_TASK DESCRIPTION_
Exactly and only the lines from the one containing "Turn this picture" through the one containing "wasm.setup();" are to be repeated, both ends included.
- - - - - - -
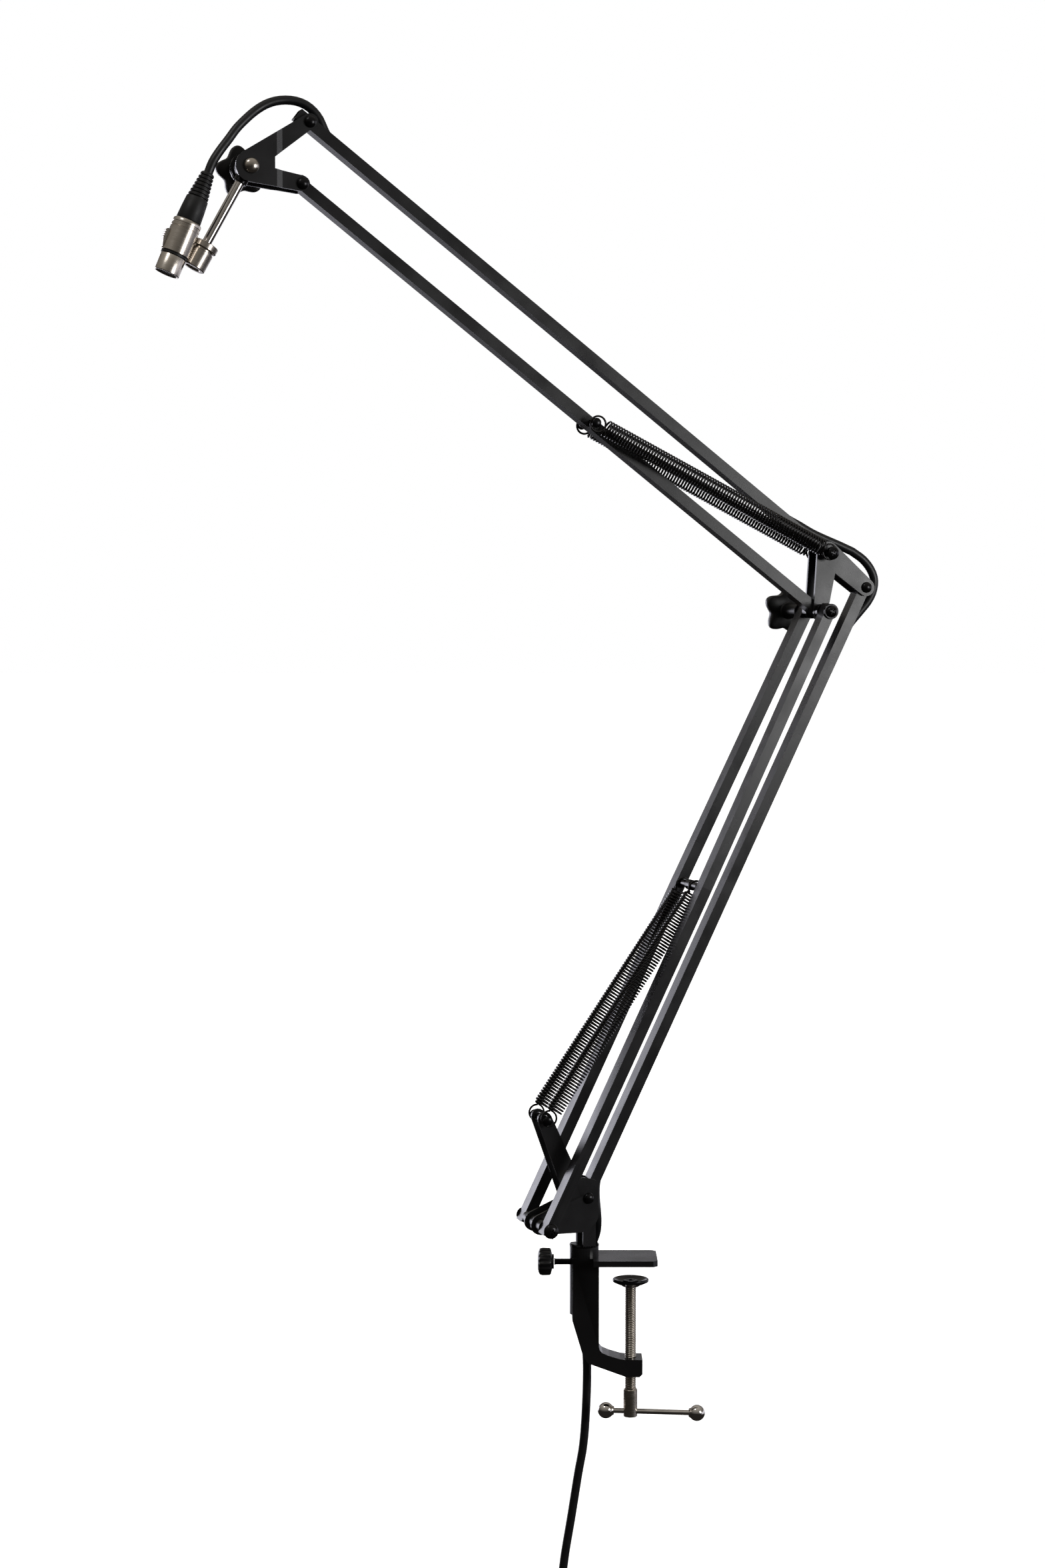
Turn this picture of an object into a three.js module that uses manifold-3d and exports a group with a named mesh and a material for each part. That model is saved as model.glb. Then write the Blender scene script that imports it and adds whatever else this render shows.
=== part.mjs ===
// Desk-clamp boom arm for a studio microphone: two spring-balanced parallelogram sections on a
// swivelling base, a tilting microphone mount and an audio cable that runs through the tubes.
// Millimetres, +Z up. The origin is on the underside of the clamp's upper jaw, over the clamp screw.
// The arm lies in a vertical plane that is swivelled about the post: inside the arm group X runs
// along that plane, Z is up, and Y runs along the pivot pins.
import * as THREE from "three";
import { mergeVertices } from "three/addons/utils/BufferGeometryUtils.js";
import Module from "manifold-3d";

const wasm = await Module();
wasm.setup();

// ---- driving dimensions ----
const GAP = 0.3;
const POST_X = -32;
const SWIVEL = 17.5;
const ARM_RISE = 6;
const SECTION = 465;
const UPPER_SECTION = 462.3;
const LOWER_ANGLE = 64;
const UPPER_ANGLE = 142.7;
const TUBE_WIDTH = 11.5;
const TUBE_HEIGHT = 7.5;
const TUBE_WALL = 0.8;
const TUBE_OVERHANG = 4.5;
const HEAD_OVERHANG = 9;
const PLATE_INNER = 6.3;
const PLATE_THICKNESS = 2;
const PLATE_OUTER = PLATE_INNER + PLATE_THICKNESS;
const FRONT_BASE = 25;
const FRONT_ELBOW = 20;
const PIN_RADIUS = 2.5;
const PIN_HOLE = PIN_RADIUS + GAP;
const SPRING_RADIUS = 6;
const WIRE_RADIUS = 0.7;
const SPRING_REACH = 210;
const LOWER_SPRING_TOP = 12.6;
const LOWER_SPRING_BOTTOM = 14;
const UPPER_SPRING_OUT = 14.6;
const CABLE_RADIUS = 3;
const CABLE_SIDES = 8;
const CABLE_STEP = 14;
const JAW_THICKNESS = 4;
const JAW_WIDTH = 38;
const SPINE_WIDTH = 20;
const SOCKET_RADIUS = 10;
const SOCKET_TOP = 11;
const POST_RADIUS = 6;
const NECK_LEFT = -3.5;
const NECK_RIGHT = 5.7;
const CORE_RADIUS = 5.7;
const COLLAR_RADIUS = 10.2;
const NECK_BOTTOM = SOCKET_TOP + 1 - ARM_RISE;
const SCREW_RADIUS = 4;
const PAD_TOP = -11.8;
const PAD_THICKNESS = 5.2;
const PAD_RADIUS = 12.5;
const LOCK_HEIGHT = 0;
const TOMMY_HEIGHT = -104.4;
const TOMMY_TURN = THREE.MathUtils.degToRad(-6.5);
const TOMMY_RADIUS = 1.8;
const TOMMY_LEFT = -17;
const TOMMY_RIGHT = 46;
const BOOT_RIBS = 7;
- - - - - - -
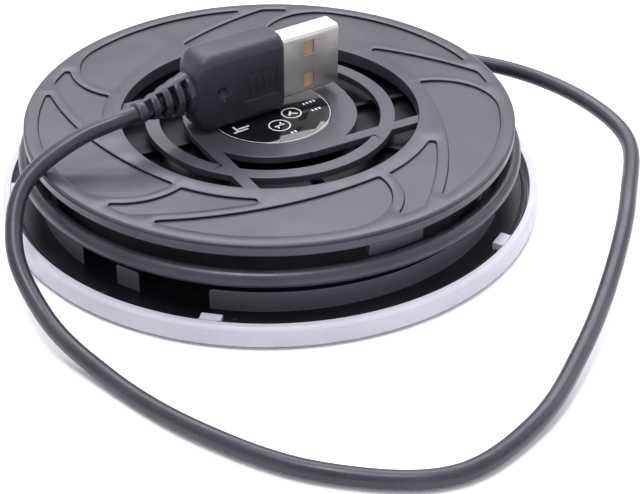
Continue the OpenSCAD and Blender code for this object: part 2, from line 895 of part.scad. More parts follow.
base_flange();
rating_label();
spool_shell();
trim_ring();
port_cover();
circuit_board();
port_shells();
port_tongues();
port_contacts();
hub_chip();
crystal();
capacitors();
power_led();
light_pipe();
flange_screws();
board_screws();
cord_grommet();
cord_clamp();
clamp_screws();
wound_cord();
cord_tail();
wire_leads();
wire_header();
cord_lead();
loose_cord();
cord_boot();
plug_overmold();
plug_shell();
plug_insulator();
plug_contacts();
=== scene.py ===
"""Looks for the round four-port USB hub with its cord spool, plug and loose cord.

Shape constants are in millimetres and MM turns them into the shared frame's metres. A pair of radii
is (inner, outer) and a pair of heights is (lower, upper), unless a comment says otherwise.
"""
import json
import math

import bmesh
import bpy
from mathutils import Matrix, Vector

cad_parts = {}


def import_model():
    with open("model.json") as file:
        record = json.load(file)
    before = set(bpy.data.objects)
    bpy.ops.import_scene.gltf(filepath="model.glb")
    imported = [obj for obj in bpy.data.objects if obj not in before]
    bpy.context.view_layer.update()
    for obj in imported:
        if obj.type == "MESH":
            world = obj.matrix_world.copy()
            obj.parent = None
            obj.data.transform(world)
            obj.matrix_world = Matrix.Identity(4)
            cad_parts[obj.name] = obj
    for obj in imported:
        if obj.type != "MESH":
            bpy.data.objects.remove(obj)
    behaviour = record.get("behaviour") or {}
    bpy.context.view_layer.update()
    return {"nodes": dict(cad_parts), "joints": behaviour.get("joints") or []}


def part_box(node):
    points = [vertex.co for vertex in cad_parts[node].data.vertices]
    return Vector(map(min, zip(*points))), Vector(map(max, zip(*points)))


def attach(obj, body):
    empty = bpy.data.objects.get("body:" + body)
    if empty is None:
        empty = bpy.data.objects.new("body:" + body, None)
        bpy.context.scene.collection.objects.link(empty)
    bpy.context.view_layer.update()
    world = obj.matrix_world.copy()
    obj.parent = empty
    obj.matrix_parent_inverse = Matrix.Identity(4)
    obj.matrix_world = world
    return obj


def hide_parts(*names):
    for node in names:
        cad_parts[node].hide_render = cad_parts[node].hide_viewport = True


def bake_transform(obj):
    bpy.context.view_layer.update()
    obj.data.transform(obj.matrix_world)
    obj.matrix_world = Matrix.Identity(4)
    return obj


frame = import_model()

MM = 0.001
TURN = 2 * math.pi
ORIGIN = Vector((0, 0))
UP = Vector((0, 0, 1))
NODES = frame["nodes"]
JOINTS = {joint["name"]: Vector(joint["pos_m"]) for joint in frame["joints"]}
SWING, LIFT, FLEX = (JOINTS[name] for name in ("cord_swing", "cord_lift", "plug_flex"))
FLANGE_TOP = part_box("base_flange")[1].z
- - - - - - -
_CORRECT OUTPUT_
Turn this picture of an object into a three.js module that uses manifold-3d and exports a group with a named mesh and a material for each part. That model is saved as model.glb. Then write the Blender scene script that imports it and adds whatever else this render shows.
=== part.mjs ===
// Desk-clamp boom arm for a studio microphone: two spring-balanced parallelogram sections on a
// swivelling base, a tilting microphone mount and an audio cable that runs through the tubes.
// Millimetres, +Z up. The origin is on the underside of the clamp's upper jaw, over the clamp screw.
// The arm lies in a vertical plane that is swivelled about the post: inside the arm group X runs
// along that plane, Z is up, and Y runs along the pivot pins.
import * as THREE from "three";
import { mergeVertices } from "three/addons/utils/BufferGeometryUtils.js";
import Module from "manifold-3d";

const wasm = await Module();
wasm.setup();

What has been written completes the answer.